Restos / Bars

Grenadine : Diabolo fraise

Il y a longtemps que je me promettais de faire l’essai de ce petit resto niché à l’ombre du cégep du Vieux-Montréal, d’autant plus que je conserve un souvenir attendri de soirées passées chez Bazou, qui occupait naguère les lieux. La salle n’a d’ailleurs pas beaucoup changé: les couleurs sont vives et la cuisine lilliputienne (plus petite que celle qu’on retrouve dans bien des chaumières nord-américaines) occupe toujours un coin, face à l’entrée.

Ce qui frappe d’entrée de jeu (outre les heures d’ouverture, soit du mercredi au samedi, en soirée seulement), c’est la brièveté de la carte: cinq entrées (dont une manquait déjà, peu après l’ouverture), sept plats principaux et trois desserts. Avant l’entrée, on vous invite à choisir entre le potage et la salade. Il faut préciser que la maison a retenu la formule table d’hôte (de 22 $ pour les pâtes à 38 $ pour l’agneau, excluant le dessert, proposé à 6 $). Les prix vous font sourciller? Dites-vous que vous vous rattraperez du côté des libations: en effet, on vous invite à apporter votre vin.

Ce qui gêne, en fait, c’est plutôt l’habillage "bistro" d’une cuisine sans prétention, certes, mais assez recherchée: la nappe de papier posée sur celle en tissu, le beurre salé en barquette (qui fait injure à la baguette très correcte) et le lait en berlingot détonnent un peu, surtout qu’on a la charmante attention de vous apporter une jolie carafe d’eau bien fraîche. Pendant qu’on chipote, disons aussi que la serveuse, au demeurant sympathique et efficace, aurait eu besoin d’un coup de main: on a beau avoir l’œil à tout, il n’est jamais facile d’assurer le service en solo. Ces menus irritants exceptés, le plaisir est au rendez-vous.

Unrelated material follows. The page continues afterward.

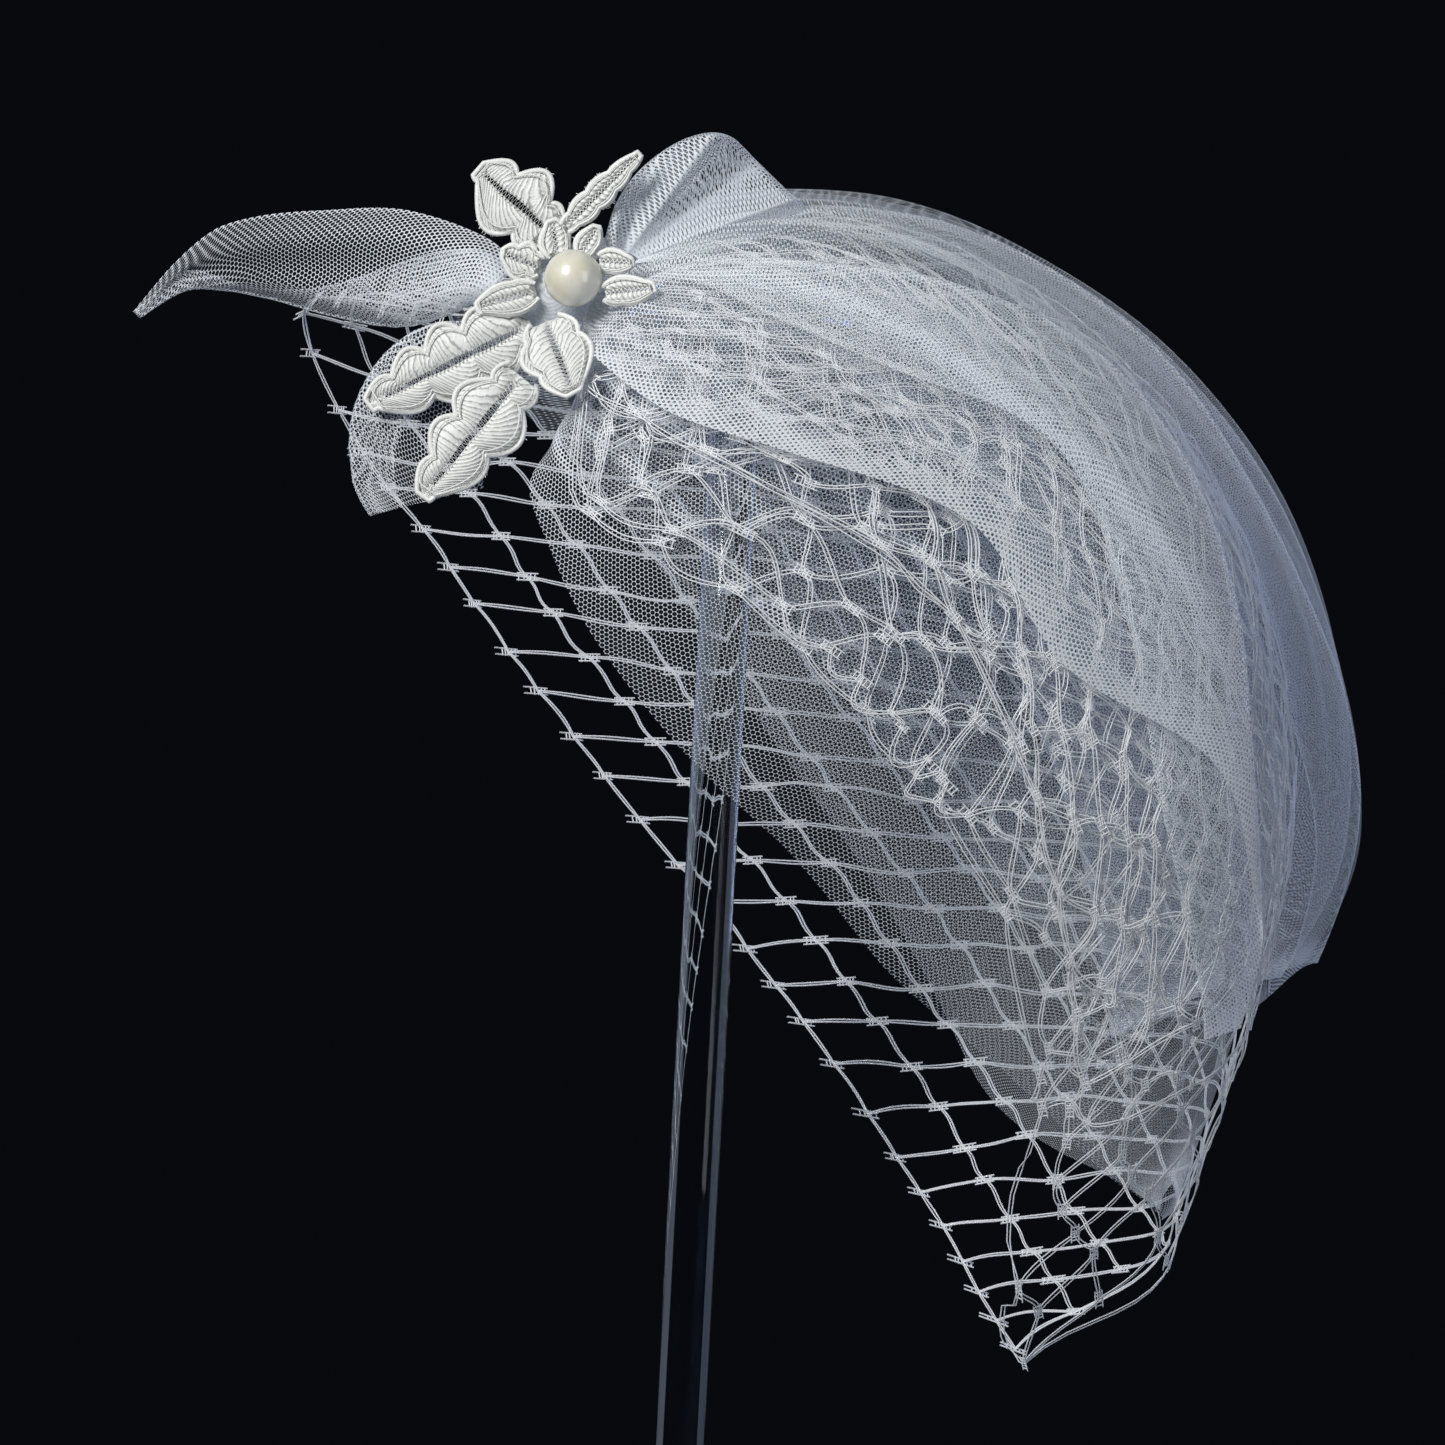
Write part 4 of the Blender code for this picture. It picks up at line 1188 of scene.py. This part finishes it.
# %% Edge cords, rib threads and fringe
EDGE_CORD, RIB_THREAD, FRINGE_FIBRE = 0.9, 0.28, 0.13  # mm thick
EDGE_HEIGHT, INNER_HEIGHT, RIB_HEIGHT = 0.75, 1.85, 1.25  # mm over the leaf's form
CORD_POINTS, RIB_TURNS, FIBRES = 6, 2.4, 3.2  # for each mm of a leaf


def leaf_threads(leaf, seed):
    """The edge cord, the thinner cord inside it, the zigzag over the rib and the loose fibres of a leaf."""
    random = np.random.default_rng(seed)
    base, tip, width = LEAVES[leaf][:3]
    length = math.dist(base, tip)
    round_leaf = np.linspace(0, 2, int(length * CORD_POINTS))
    share = np.where(round_leaf <= 1, round_leaf, 2 - round_leaf)
    side = np.where(round_leaf <= 1, 1.0, -1.0)
    edge = leaf_point(leaf, share, side, np.full(share.shape, EDGE_HEIGHT))
    inner = leaf_point(leaf, 0.05 + 0.9 * share, side * 0.80, np.full(share.shape, INNER_HEIGHT))
    zig = np.linspace(0.06, 0.94, int(length * RIB_TURNS))
    turns = np.where(np.arange(len(zig)) % 2, 1.0, -1.0) * (RIB_SPREAD + 0.09)
    rib = leaf_point(leaf, zig, turns, np.full(zig.shape, RIB_HEIGHT))
    hairs = []
    for _ in range(int(length * FIBRES)):
        at, way = random.uniform(0.02, 0.98), random.choice((-1.0, 1.0))
        reach = 1 + random.uniform(0.12, 0.34) * 5 / width
        spot = np.array([at, at + random.normal(0, 0.02)])
        lift = np.array([0.5, random.uniform(0.2, 1.2)])
        hairs.append(leaf_point(leaf, spot, way * np.array([1.0, reach]), lift))
    return edge, inner, rib, hairs


edges, thin_cords, fringe = [], [], []
for seed, leaf in enumerate(LEAVES):
    edge, inner, rib, hairs = leaf_threads(leaf, seed)
    edges.append(edge)
    thin_cords += [inner, rib]
    fringe += hairs
lace_edges = thread_piece("lace_edge_cords", edges, EDGE_CORD, lace_cord_finish, round_steps=2)
lace_thin = thread_piece("lace_rib_threads", thin_cords, RIB_THREAD, lace_cord_finish, round_steps=1)
lace_fringe = thread_piece("lace_fringe", fringe, FRINGE_FIBRE, lace_cord_finish)

# %% [markdown]
# ## The knot and the pearl
#
# All the tulle comes together in a knot under the pearl. It's a pad of tight pleats that run out from its
# middle. The pearl is a smooth bead with a small drilled hole at each side, where the thread goes in.

# %% Knot
KNOT_CENTRE = np.array([-33.2, -52.2, 306.5])
KNOT_RADII = np.array([8.2, 9.5, 10.6])
KNOT_INSET = 0.98  # the cloth lies just inside its solid's pleats
KNOT_PLEATS = 17
KNOT_TIGHT = 0.8  # how tightly the cloth is gathered there


def knot_place(share, across):
    """An ellipsoid with its pole to the front, and pleats that run back from it."""
    turn, fall = 2 * np.pi * across, np.pi * (0.02 + 0.96 * share)
    pleat = 1 - 0.05 * (1 + np.cos(KNOT_PLEATS * turn + 1.2 * np.sin(2 * turn))) * np.sin(fall)
    round_x, round_z = np.cos(turn) * np.sin(fall) * pleat, np.sin(turn) * np.sin(fall) * pleat
    ball = np.stack([round_x, -np.cos(fall), round_z], -1)
    return KNOT_CENTRE + ball * KNOT_RADII * KNOT_INSET


def knot_gather(share, across):
    """Equally tight all over."""
    return np.full(share.shape, KNOT_TIGHT)


knot = cloth("gather_knot_cloth", "gather_knot", (40, 170), knot_place, knot_gather)

# %% Pearl
PEARL_CENTRE = Vector((-29.0, -68.2, 308.2)) * MM
PEARL_RADIUS = 5.0 * MM
DRILL = 0.10  # the hole's radius, as a share of the pearl's
DRILL_FLOOR = 0.86  # how far out the hole's floor lies
PEARL_TURN = math.radians(78)  # the thread runs nearly level through the bead
bm = bmesh.new()
bmesh.ops.create_uvsphere(bm, u_segments=72, v_segments=48, radius=PEARL_RADIUS)
for v in bm.verts:
    if math.hypot(v.co.x, v.co.y) < PEARL_RADIUS * DRILL:
        v.co.z *= DRILL_FLOOR
bmesh.ops.rotate(bm, verts=bm.verts[:], cent=(0, 0, 0), matrix=Matrix.Rotation(PEARL_TURN, 3, "Y"))
bmesh.ops.translate(bm, verts=bm.verts[:], vec=PEARL_CENTRE)
pearl_mesh = bpy.data.meshes.new("pearl_bead")
bm.to_mesh(pearl_mesh)
bm.free()
pearl_mesh.shade_smooth()
finished_piece("pearl_bead", pearl_mesh, pearl_finish, "pearl")
print("pearl", round(PEARL_RADIUS / MM * 2, 1), "mm")

# %% [markdown]
# ## Camera, light and floor
#
# The photo is taken level from the front with a long lens, and turned three degrees. The cloth is seen
# against black, because white cloth this sheer only shows on black. So the surroundings are a plain near
# black, and the pale floor lies below the picture. The light is soft. The key comes from the upper left
# in front, two cooler lamps behind light the cloth's rims, and two very weak ones low down are only there
# for the rod, whose edges are seen by what they mirror.

# %% Camera
DISTANCE = 0.8  # metres from the rod
PICTURE_WIDTH = 0.2726  # metres that the picture is wide at the rod
TURN = math.radians(3.04)
AIM = Vector((0.0008, 0.0, 0.233))
lens = bpy.data.cameras.new("camera")
lens.lens = lens.sensor_width * DISTANCE / PICTURE_WIDTH
camera = bpy.data.objects.new("camera", lens)
right = Vector((math.cos(TURN), 0, math.sin(TURN)))
up = Vector((-math.sin(TURN), 0, math.cos(TURN)))
back = Vector((0, -1, 0))
turned_axes = Matrix((right, up, back)).transposed().to_4x4()
camera.matrix_world = Matrix.Translation(AIM + back * DISTANCE) @ turned_axes
bpy.context.collection.objects.link(camera)
bpy.context.scene.camera = camera
print("lens", round(lens.lens, 1), "mm")

# %% Colour view, surroundings and floor
# The standard view keeps white thread white and the air between it dark.
bpy.context.scene.view_settings.view_transform = "Standard"
STUDIO_DARK, STUDIO_STRENGTH = "#14171d", 0.35
world = bpy.data.worlds.new("dark studio")
world.use_nodes = True
surroundings = world.node_tree.nodes["Background"]
surroundings.inputs["Color"].default_value = linear(STUDIO_DARK)
surroundings.inputs["Strength"].default_value = STUDIO_STRENGTH
bpy.context.scene.world = world

FLOOR_RADIUS = 0.30  # small, so that the rod doesn't mirror a bright floor
floor_material, floor_tree = new_material("floor, matt pale board")
finish_with(
    floor_tree,
    add_node(floor_tree, "ShaderNodeBsdfPrincipled", {"Base Color": linear("#c9cacc"), "Roughness": 0.9}),
)
bm = bmesh.new()
bmesh.ops.create_circle(bm, cap_ends=True, radius=FLOOR_RADIUS, segments=96)
floor_mesh = bpy.data.meshes.new("floor")
bm.to_mesh(floor_mesh)
bm.free()
floor_mesh.materials.append(floor_material)
floor = bpy.data.objects.new("floor", floor_mesh)
bpy.context.collection.objects.link(floor)
print("floor radius", FLOOR_RADIUS)

# %% Lights
LIGHTS = (  # name, place, aim, width, height, watts, colour
    ("key", (-0.42, -0.72, 0.66), (0.0, -0.02, 0.25), 0.25, 0.4, 7.6, "#ffffff"),
    ("fill", (1.0, -0.9, 0.4), (0.0, 0.0, 0.22), 0.5, 0.9, 2.4, "#e4edff"),
    ("rear_left", (-0.95, 0.95, 0.6), (0.0, 0.0, 0.22), 0.7, 0.7, 1.0, "#8fb2ff"),
    ("rear_right", (0.95, 0.9, 0.5), (0.0, 0.0, 0.2), 0.7, 0.7, 6.5, "#b4cbff"),
    ("low_left", (-0.95, 0.95, 0.08), (0.0, 0.0, 0.08), 0.7, 0.5, 0.09, "#c8d6f0"),
    ("low_right", (0.95, 0.9, 0.08), (0.0, 0.0, 0.08), 0.7, 0.5, 0.11, "#e4ecff"),
)
for name, place, aim, width, height, watts, colour in LIGHTS:
    lamp = bpy.data.lights.new(name, "AREA")
    lamp.shape = "RECTANGLE"
    lamp.size = width
    lamp.size_y = height
    lamp.energy = watts
    lamp.color = linear(colour)[:3]
    softbox = bpy.data.objects.new(name, lamp)
    softbox.visible_camera = False  # so that no lamp stands behind the veil in a turned view
    facing = (Vector(place) - Vector(aim)).to_track_quat("Z", "Y")
    softbox.matrix_world = Matrix.Translation(place) @ facing.to_matrix().to_4x4()
    bpy.context.collection.objects.link(softbox)
print("lights:", len(LIGHTS))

Prenez, par exemple, l’amusante soupe tomate, citronnelle et lait de coco: le goût de la tomate, relevé par la citronnelle, est intense et le lait de coco, discret, fait contrepoint. Entrée en matière réussie, tout à fait indiquée par une (très) chaude soirée de juin.

Remarque qui s’applique un peu moins à la crème brûlée au foie gras (supplément de 3 $), régal lipidique que mon invitée, bravant la canicule, a bien voulu goûter: sous sa croûte de sucre, l’appareil est lisse, onctueux, bref cochon à souhait (excusez le jargon technique), même si la saveur est moins intense qu’on pourrait le penser. En complément de programme, on offre une confiture d’oignons (un peu trop) parfumée à la cardamome et quelques triangles de pain grillé pour faire mouillette dans le foie gras… Pas banal et, somme toute, réussi.

Même constat du côté du feuilleté de champignons portobello aux figues et au fromage bleu. À un feuilleté lourd façon "vol-au-vent", la cuisine préfère judicieusement un feuilletage plus léger, fait de pâte moulée en fond de tartelette. Pour le reste, les champignons faisaient un heureux ménage à trois avec le bleu et la figue, dont les épousailles font toujours des étincelles.

En plat, un simple filet de tilapia, bien saisi, nappé d’une salsa mangue, citron vert et coriandre. La chair du poisson est fondante, la salsa, goûteuse et le quinoa servi en accompagnement (céréale mal aimée qui a du mal à sortir du circuit de la cuisine santé), fort bienvenu, quoique un peu fade.

Les crevettes géantes, duo de monstres marins à la chair ferme mais juteuse et savoureuse, côtoyaient une crème fouettée comme on en voit sur les sundaes, mais là s’arrête la ressemblance puisqu’elle est ici généreusement relevée au cari. Assiette encore une fois sympathique. Comme dans la première, manque toutefois une garniture de légumes digne de ce nom. À ce propos, disons que la julienne de chayotte servie nature nous a laissés sur notre appétit. Le riz offert en garniture aurait lui aussi gagné à être salé.

Joliment présenté, le fondant au chocolat, coquille de gâteau au chocolat remplie d’une sorte de sauce au chocolat, a clos sur une note très sucrée un repas agréable qui, tout compte fait, s’est terminé, lui, sur une note pas trop salée.

De 70 $ à 80 $ pour deux (s’il vous reste de la place pour ajouter le dessert), avant les taxes et le pourboire. Vous apportez votre vin.

Bémol: La liste des desserts est courte, même au vu du reste du menu; à cause de l’exiguïté des lieux, les tables sont un trop peu rapprochées.

Dièse: Une cuisine inventive, des plats bien exécutés, à des prix corrects.